# [SOLVED] How can you remove color background from Desktop Icon Text?



## hhannam (Oct 13, 2004)

Until yesterday, I was able to remove the color background (completely) from the desktop icon text when I right-clicked on the desktop, next clicked "Arrange Icons by..", and then deselected "Lock Web Items on Desktop".

For some reason this technique no longer works. This is just a nuisance, and not a serious problem, but I would appreciate it if someone could suggest how else to remove the color backgrounds. And "No", I'm not sure what I may have done to cause this change, except that I have just defragged my hard disk and am in the process of packing the files to the front of the disk. :4-dontkno


----------



## koala (Mar 27, 2005)

*Re: How can you remove color background from Desktop Icon Text?*

Right-click My Computer and select Properties. Advanced tab > Performance > Settings button > Visual Effects tab > "Use drop shadows for icon labels on the desktop".
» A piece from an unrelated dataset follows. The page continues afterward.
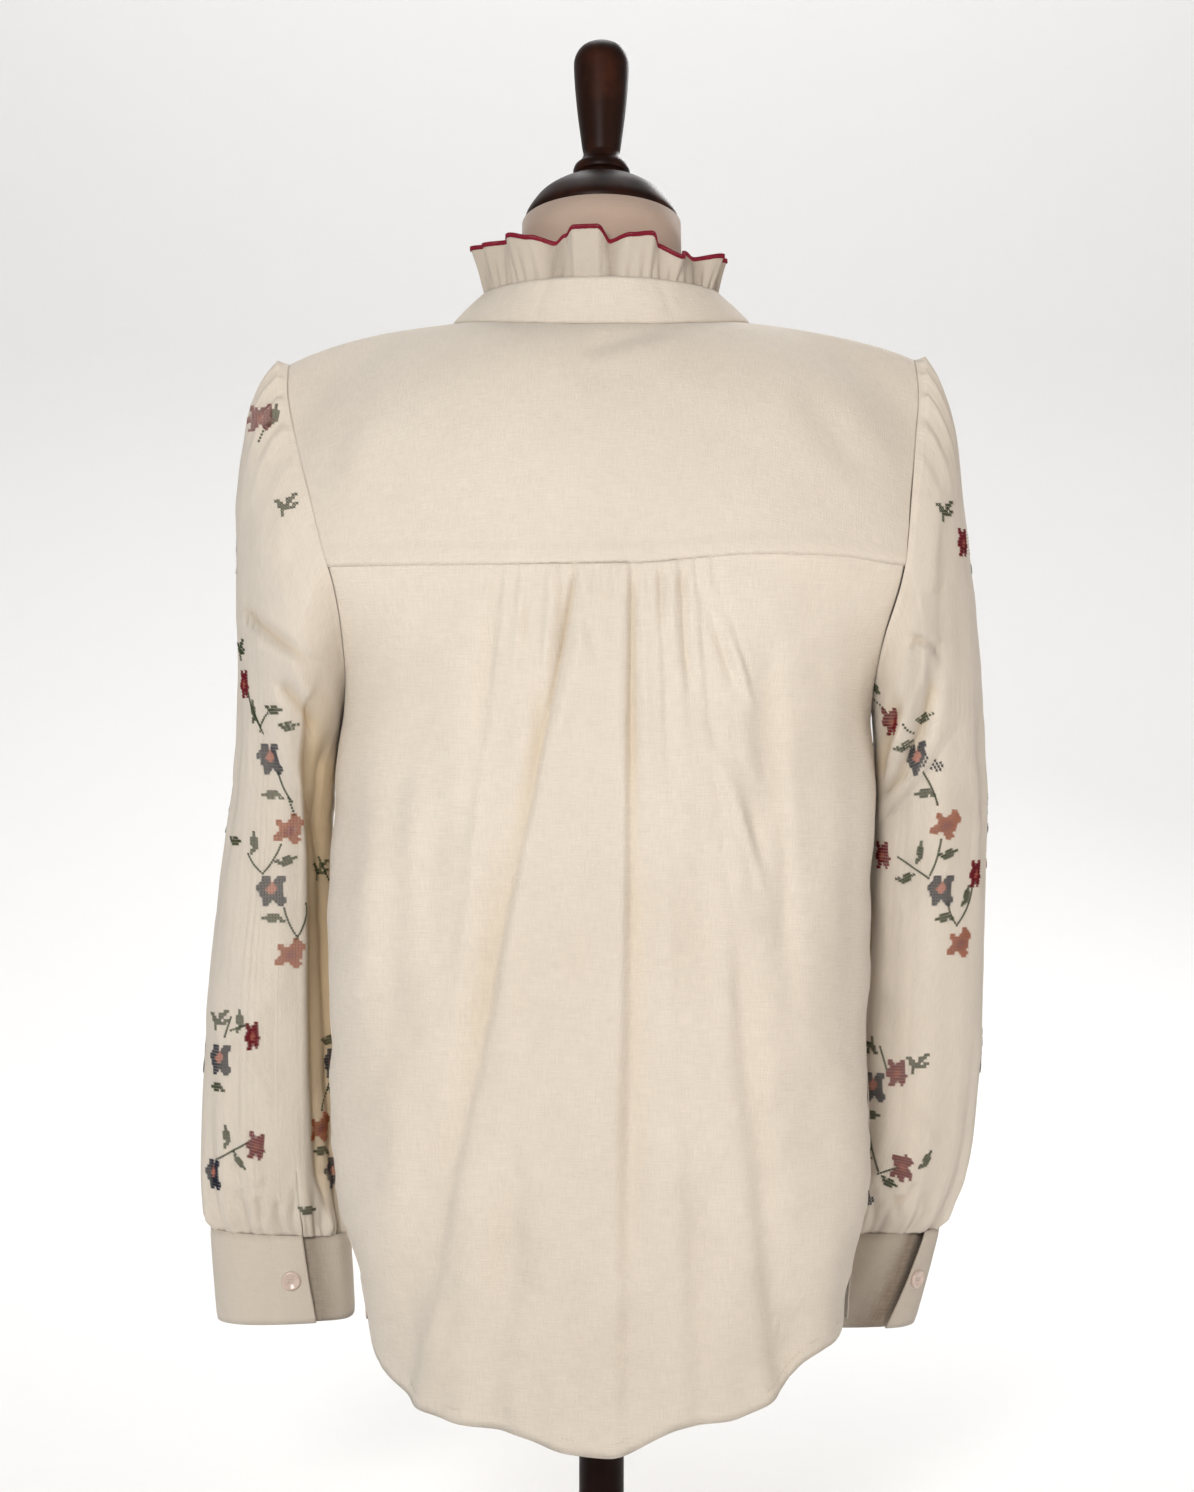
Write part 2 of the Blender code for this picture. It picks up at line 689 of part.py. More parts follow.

This will make the icon text background transparent. It's not exactly easy to find or clear what it does from the description, but it works.


----------



## hhannam (Oct 13, 2004)

*Re: How can you remove color background from Desktop Icon Text?*

Thanks again, Koala...

You're right....what's "drop shadows" have to do with anything...hah!....but it did work. Once again, when I deselect "Lock web items on desktop" the background disappears...voila!! That makes two I owe you.....just for today!ray:


----------